Charles Cook (born 12 October 1972) is a professional football manager and former player.

Club career
He played for English non-league sides Maidenhead United, Hampton & Richmond Borough, Ware F.C. and Hitchin Town. He also played for Grange Quins in the MacWhirter Welsh Football League Division Two, while he coached part-time with the Cardiff City youth academy. Previously, he worked with the Cardiff City Ladies at Ninian Park before they were disbanded and he was reassigned to the Academy. Currently he is a coach at Cardiff City.

International career
Cook qualified to play for the Turks and Caicos Islands national football team through four-year residency from 1999 to 2003 while he played for the KPMG United FC. He had moved from the British Virgin Islands national football team where he was a technical director alongside coach Gary White.

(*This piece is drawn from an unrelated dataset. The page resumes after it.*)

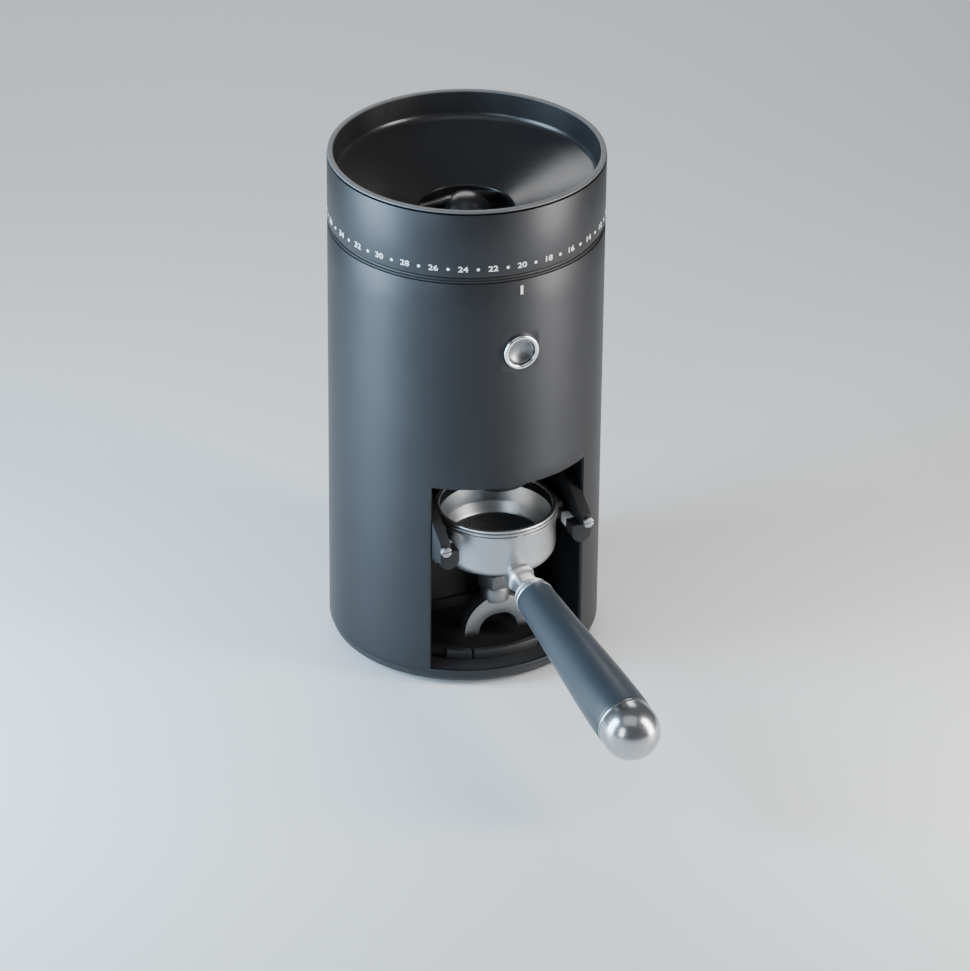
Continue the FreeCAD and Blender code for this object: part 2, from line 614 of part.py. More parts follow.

He made his playing debut for Turks and Caicos in a March 2000 FIFA World Cup qualification match against Saint Kitts and Nevis and earned a total of 7 caps, scoring no goals. He represented the country in 6 World Cup qualification games. While playing for Turks and Caicos, Charlie received the Golden Boot at the first ever National Soccer Resort tournament in Miami, January 2003.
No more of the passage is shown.